总共会用时22s，并有警告Job step creation temporarily disabled, retrying。但是如果#SBATCH --ntasks=1，两个task会同时进行，总共用时12s。

例子2

#!/bin/bash
#SBATCH --ntasks=8
## more options
echo hello

上面这个脚本只会输出1行，但是后面使用srun以后，会输出8行。

#!/bin/bash
#SBATCH --ntasks=8
## more options
srun echo hello

所以说如果我们是想比如说samtools可以使用更多的线程，应该修改的是#SBATCH --cpus-per-task，并且记得在后面修改samtools的线程参数，否则多余的线程就会被占着却不使用。

多线程实例

Use ${SLURM_CPUS_PER_TASK} variable to pass the number of cores in the job to commands that accept an argument for number of core, cpus or threads.

For job arrays, the default file name is “slurm-%A_%a.out”, “%A” is replaced by the job ID and “%a” with the array index. For other jobs, the default file name is “slurm-%j.out”, where the “%j” is replaced by the job ID.

#!/bin/bash
#SBATCH --job-name=test
#SBATCH -o %x_%A.%a_%N.out
#SBATCH --account=huangsisi
#SBATCH --partition=sugon
#SBATCH --nodes=1
#SBATCH --tasks-per-node=1
#SBATCH --cpus-per-task=16
#SBATCH --mem-per-cpu=2000
#SBATCH --time=400:00:00
#SBATCH --mail-user=sisih@mit.edu
#SBATCH --mail-type=ALL

source activate rna

InDir="/public/home/shared_lab/first11/Fasta_file"
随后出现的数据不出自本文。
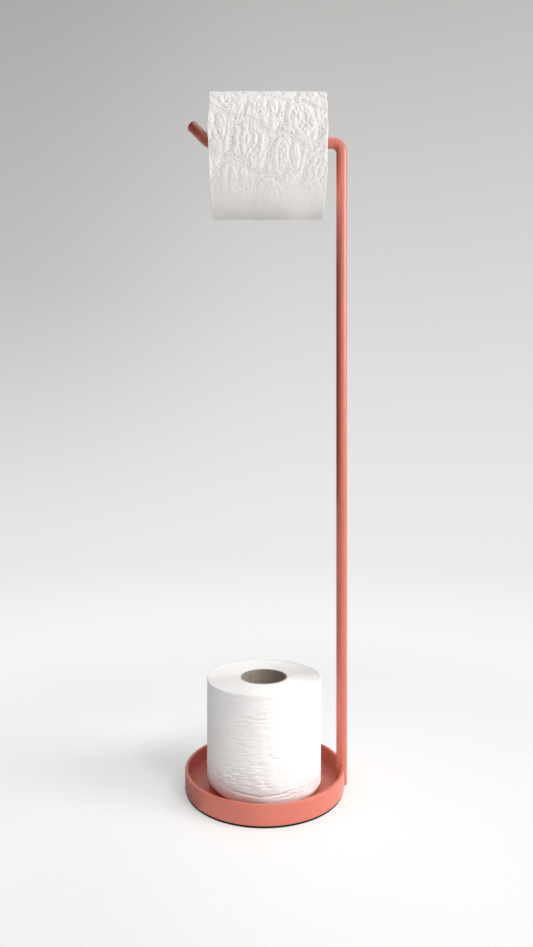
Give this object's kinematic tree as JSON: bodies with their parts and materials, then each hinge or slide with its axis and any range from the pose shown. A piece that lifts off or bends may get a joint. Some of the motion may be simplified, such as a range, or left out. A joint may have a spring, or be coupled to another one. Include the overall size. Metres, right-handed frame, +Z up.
{
  "type": "freestanding toilet paper holder",
  "caption": "Freestanding toilet paper holder: low round steel tray, slim bent bar as post and arm with an upturned tip, a quilted roll on the arm and a spare roll in the tray.",
  "frame": {"origin": "centre of the anti-slip pad's underside, on the floor", "axes": "+Z up; +X from the tray's centre to the post, so the arm runs back over the tray towards -X; the pictured front faces -Y"},
  "size_m": [0.1494, 0.146, 0.6348],
  "materials": {
    "coral_powder_coat": "satin",
    "black_pad": "matte",
    "screw_steel": "satin",
    "core_cardboard": "matte",
    "quilted_tissue": "matte",
    "plain_tissue": "matte"
  },
  "bodies": {
    "stand": {"base_tray": "coral_powder_coat", "post_and_arm": "coral_powder_coat", "anti_slip_pad": "black_pad", "foot_screw_lower": "screw_steel", "foot_screw_upper": "screw_steel"},
    "upper_roll": {"upper_roll_core": "core_cardboard", "upper_roll_paper": "quilted_tissue"},
    "spare_roll": {"spare_roll_core": "core_cardboard", "spare_roll_paper": "plain_tissue"}
  },
  "joints": [
    {"name": "upper_roll_spin", "type": "hinge", "parent": "stand", "child": "upper_roll", "pos_m": [0.00321, 0, 0.5813], "axis": [1, 0, 0], "continuous": true},
    {"name": "spare_roll_lift", "type": "slide", "parent": "stand", "child": "spare_roll", "axis": [0, 0, 1], "range_m": [0, 0.12]}
  ]
}
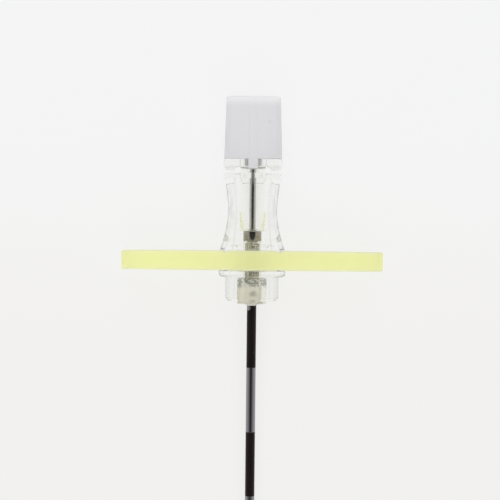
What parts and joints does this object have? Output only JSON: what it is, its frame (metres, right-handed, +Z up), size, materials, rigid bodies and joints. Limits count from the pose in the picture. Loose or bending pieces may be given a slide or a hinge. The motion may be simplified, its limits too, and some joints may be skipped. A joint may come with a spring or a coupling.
{
  "type": "epidural needle",
  "caption": "Winged epidural needle with a clear Luer hub, a detachable flat wing, a banded steel cannula with a curved point and a stylet with a white square cap.",
  "frame": {"origin": "centre of the resting needle's box, on the surface that it lies on", "axes": "+Y along the lying needle, from its point to its cap; +Z up from the surface; X along the wing. The cannula slopes up towards the hub by 3.3 degrees, because it rests on the wing's edge and on its point."},
  "size_m": [0.0398, 0.1118, 0.0112],
  "materials": {
    "cannula_steel": "ground tube with 10 mm bands, alternately blackened and bare",
    "bush_steel": "turned",
    "clear_plastic": "clear, polished mould",
    "adhesive": "cured, with small bubbles",
    "wing_plastic": "translucent yellow-green",
    "stylet_steel": "drawn wire",
    "cap_plastic": "white, satin"
  },
  "bodies": {
    "needle": {"cannula": "cannula_steel", "guide_bush": "bush_steel", "hub": "clear_plastic", "hub_adhesive": "adhesive"},
    "stylet": {"stylet_wire": "stylet_steel", "stylet_cap": "cap_plastic"},
    "wing": {"wing": "wing_plastic"}
  },
  "joints": [
    {"name": "stylet_slide", "type": "slide", "parent": "needle", "child": "stylet", "axis": [0, 0.9983, 0.0581], "range_m": [0, 0.105]},
    {"name": "wing_slide", "type": "slide", "parent": "needle", "child": "wing", "axis": [0, -0.0581, 0.9983], "range_m": [0, 0.012]}
  ]
}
bowtie2-build NC_045512.2.fna index
bowtie2 -p ${SLURM_CPUS_PER_TASK} -x index \
   -1 $InDir/P3-VERO-P3-1-vero_L4_1.fq.gz \
   -2 $InDir/P3-VERO-P3-1-vero_L4_2.fq.gz -S out.sam

samtools view -@${SLURM_CPUS_PER_TASK} -F 12 -bS out.sam >tmp.bam
# samtools sort -@${SLURM_CPUS_PER_TASK} tmp.bam > tmp.sort.bam
# bam to fastq
# samtools fastq has no thread argument
samtools fastq -1 r1.fq -2 r2.fq -n tmp.bam
#  -1 FILE   write paired reads flagged READ1 to FILE
#  -2 FILE   write paired reads flagged READ2 to FILE

基于Ubuntu系统的查看信息方式

cpu全部信息

1	less -SN /proc/cpuinfo

查看物理CPU个数

[huangsisi@tc6000 ~]$ grep "physical id" /proc/cpuinfo| sort -u| wc -l
2
[huangsisi@tc6000 ~]$ grep "physical id" /proc/cpuinfo| sort -u
physical id     : 0
physical id     : 1

查看每个物理CPU中core的个数

1 2	[huangsisi@tc6000 ~]$ grep "cpu cores" /proc/cpuinfo\| uniq cpu cores : 12

或者

1 2	[huangsisi@tc6000 ~]$ grep 'core id' /proc/cpuinfo\| sort -u\| wc -l 12

查看逻辑CPU的个数

1 2	[huangsisi@tc6000 ~]$ grep "processor" /proc/cpuinfo\| wc -l 48

？怎么不太一致，看起来是

48 logical CPUs = 2 physical CPUs $\times$ 12 cores $\times$ 2 threads

我愿意相信这个信息比sinfo更准……好惊喜呀！

下面到计算结点看看情况

# 登录计算结点
[huangsisi@tc6000 ~]$ ssh node1
Last login: Mon Jul 27 15:31:57 2020
# 查看物理CPU个数
[huangsisi@node1 ~]$ grep "physical id" /proc/cpuinfo| sort -u| wc -l
4
[huangsisi@node1 ~]$ grep "physical id" /proc/cpuinfo| sort -u
physical id     : 0
physical id     : 1
physical id     : 2
physical id     : 3
# 查看每个物理CPU中core的个数
[huangsisi@node1 ~]$ grep "cpu cores" /proc/cpuinfo| uniq
cpu cores       : 18
[huangsisi@node1 ~]$ grep 'core id' /proc/cpuinfo| sort -u| wc -l
18
# 查看逻辑CPU的个数
[huangsisi@node1 ~]$ grep "processor" /proc/cpuinfo| wc -l
144

node1和之前sinfo得到的信息一致。